Wydawcy lokalni testują sztuczną inteligencję

"Błąd na błędzie"

Sztuczna inteligencja jeszcze długo nie zastąpi dziennikarzy, uważają lokalni wydawcy

Wydawcy tygodników lokalnych postanowili przetestować sztuczną inteligencję do pisania tekstów prasowych. – Błąd na błędzie – komentuje efekty Andrzej Andrysiak z „Gazety Radomszczańskiej”.

Gazeta opublikowała na swoich stronach internetowych tekst wygenerowany przez sztuczną inteligencję. – Zadaliśmy dwa pytania o szanse wyborcze obecnego prezydenta miasta Jarosława Ferenca i rozpoznawalnej w mieście posłanki PiS Anny Milczanowskiej. Liczba błędów przeszła nasze oczekiwania – mówi w rozmowie z „Presserwisem” Andrzej Andrysiak, wydawca „Radomszczańskiej”.

Napisane na okrągło zdania

Sztuczna inteligencja przypisała prezydentowi funkcje, których nigdy nie pełnił, czyniąc go m.in. dyrektorem domu kultury i przypisując start wyborczy z nieistniejącego komitetu „Pomóżmy Radomsko”.

– Sztuczna inteligencja wymieniła też jako obecnego prezydenta Radosława Witkowskiego, który jest prezydentem, ale Radomia – mówi Andrysiak, wskazując, że maszyna nie poradziła sobie z rozróżnieniem obu miast.

Błędy pojawiły się też w ocenie szans wyborczych Anny Milczanowskiej. Robot AI stwierdził, że jest posłanką z Płocka. – Reszta to napisane na okrągło zdania, nie przynoszące żadnej konkretnej odpowiedzi – mówi Andrysiak. Dodaje, że usiłował zadawać sztucznej inteligencji również inne pytania, m.in. o powód odpływu młodych ludzi z miasta i o lokalną sytuację gospodarczą. – Z pierwszym tematem nie poradził sobie w ogóle, nie miał danych. Co ciekawe, robot twierdzi, że nie korzysta z materiałów prasowych – mówi Andrysiak.

„To świetnie sprawdzi się w Polska Press”

Eksperyment ze sztuczną inteligencją zrobił również tydzień temu Daniel Długosz, wydawca „Nowej Gazety Trzebnickiej”. – Poprosiłem o krótki tekst o występach dzieci dla rodziców, oczywiście podając potrzebne nazwy i okoliczności. W drugiej kolejności AI wygenerowało wypowiedź choreografa, którą ten nawet autoryzował. Efekt pokazałem dziennikarzom – żaden nie zorientował się, że to tekst sztucznej inteligencji – mówi „Presserwisowi”.

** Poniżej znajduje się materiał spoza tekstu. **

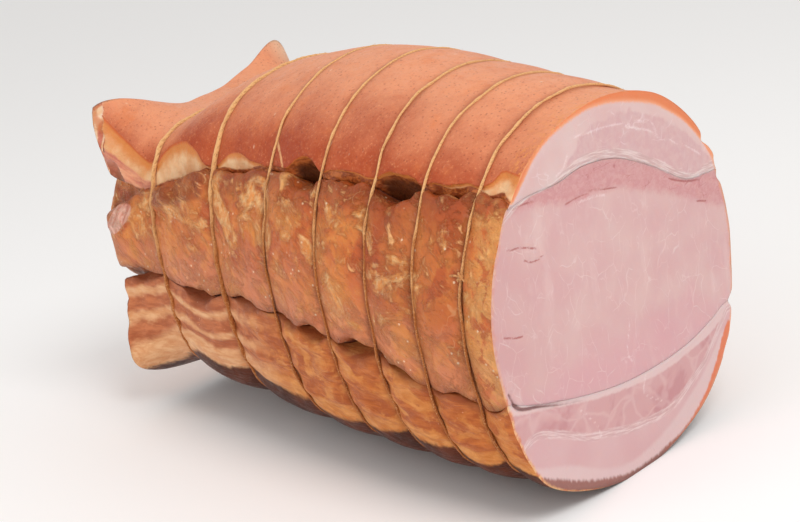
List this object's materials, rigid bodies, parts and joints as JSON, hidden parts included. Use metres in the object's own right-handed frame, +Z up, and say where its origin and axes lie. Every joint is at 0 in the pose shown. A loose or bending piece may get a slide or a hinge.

Zdaniem Daniela Długosza narzędzia sztucznej inteligencji mają w mediach przyszłość. – Nadają się do generowania krótkich, prostych informacji, co nie znaczy, że wyeliminują z pracy dziennikarzy. Każdy ten tekst trzeba przejrzeć, poprawić, zredagować. To z pewnością będzie się zmieniało w miarę rozwoju narzędzia, które teraz w wersji beta ma jeszcze spore ograniczenia – mówi. Jego zdaniem może wręcz odciążyć dziennikarzy od tworzenia krótkich form i dać im czas na jakościową pracę. Na pewno jednak nie wyeliminuje ludzi z pracy w redakcjach.

Andrzej Andrysiak ma o AI bardziej negatywną opinię. – Z czasem pewnie będzie w stanie napisać, co w weekend w kinie, jaka pogoda, jaki wynik meczu, gdzie są kolejki do lekarza, czy jakie sklepy są otwarte w weekend. To świetnie sprawdzi się w Polska Press, tam takie treści dominują. O tyle dziennikarstwa, czyli newsów, śledztw, wywiadów to ona długo nie stworzy – mówi.